Stated problem =
Could every line of the data be printed exactly as it reads?

Data segment =
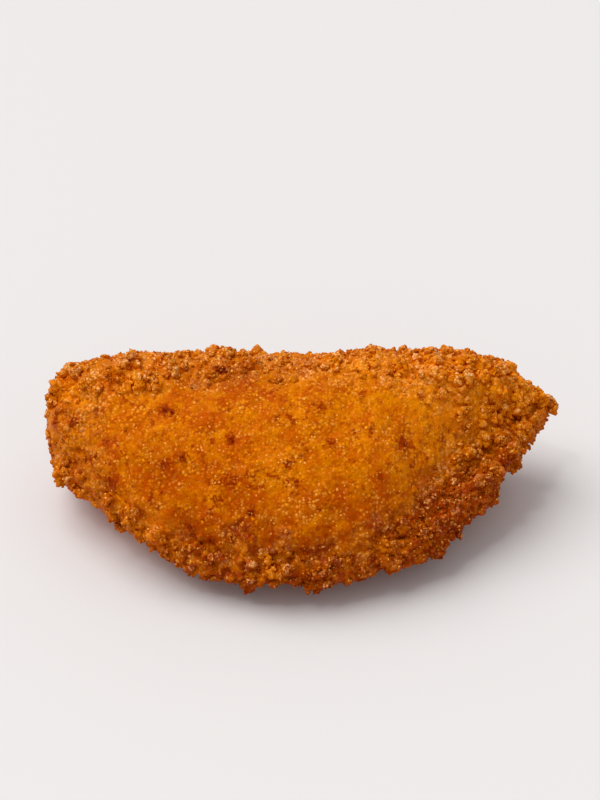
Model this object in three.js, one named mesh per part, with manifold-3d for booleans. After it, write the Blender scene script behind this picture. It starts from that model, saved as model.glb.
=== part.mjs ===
// A crumbed and fried half-moon turnover: a disc of dough folded once over its filling and sealed round the
// curved edge. Millimetres. X runs along the fold, from the blunt end to the pointed one. Y runs from the
// sealed rim at the front to the fold at the back, and Z up from the table that it lies on.
import * as THREE from "three";
import { ImprovedNoise } from "three/addons/math/ImprovedNoise.js";
import { mergeVertices } from "three/addons/utils/BufferGeometryUtils.js";
import Module from "manifold-3d";

// Driving dimensions of the turnover under its crumbs.
const HALF_LENGTH = 49.2; // half of the length along the fold
const DEPTH = 47.8; // from the foremost point of the rim to the back of the fold
const CROWN = 31; // height of the crown above the table
const BELLY_SAG = 1.1; // how far the soft belly would reach below the table, where it is pressed flat
const RIM_THICKNESS = 7.4; // the sealed double edge
const RIM_LIFT = 3.8; // underside of the rim above the table, at its foremost point
const RIM_CLIMB = 10; // how much higher the rim lies where it meets either end
const RIM_ROUND = 0.07; // share of a section's depth in which the rim's edge rounds over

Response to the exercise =
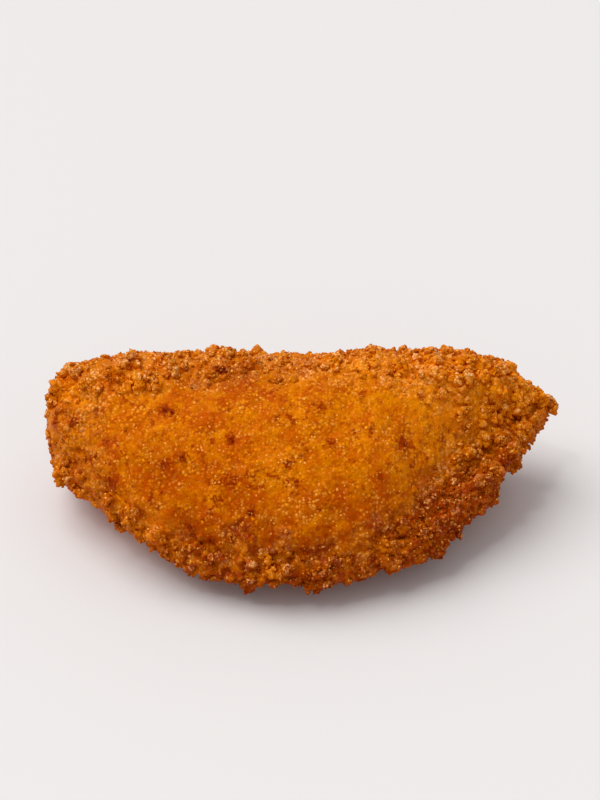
Model this object in three.js, one named mesh per part, with manifold-3d for booleans. After it, write the Blender scene script behind this picture. It starts from that model, saved as model.glb.
=== part.mjs ===
// A crumbed and fried half-moon turnover: a disc of dough folded once over its filling and sealed round the
// curved edge. Millimetres. X runs along the fold, from the blunt end to the pointed one. Y runs from the
// sealed rim at the front to the fold at the back, and Z up from the table that it lies on.
import * as THREE from "three";
import { ImprovedNoise } from "three/addons/math/ImprovedNoise.js";
import { mergeVertices } from "three/addons/utils/BufferGeometryUtils.js";
import Module from "manifold-3d";

// Driving dimensions of the turnover under its crumbs.
const HALF_LENGTH = 49.2; // half of the length along the fold
const DEPTH = 47.8; // from the foremost point of the rim to the back of the fold
const CROWN = 31; // height of the crown above the table
const BELLY_SAG = 1.1; // how far the soft belly would reach below the table, where it is pressed flat
const RIM_THICKNESS = 7.4; // the sealed double edge
const RIM_LIFT = 3.8; // underside of the rim above the table, at its foremost point
const RIM_CLIMB = 10; // how much higher the rim lies where it meets either end
const RIM_ROUND = 0.07; // share of a section's depth in which the rim's edge rounds over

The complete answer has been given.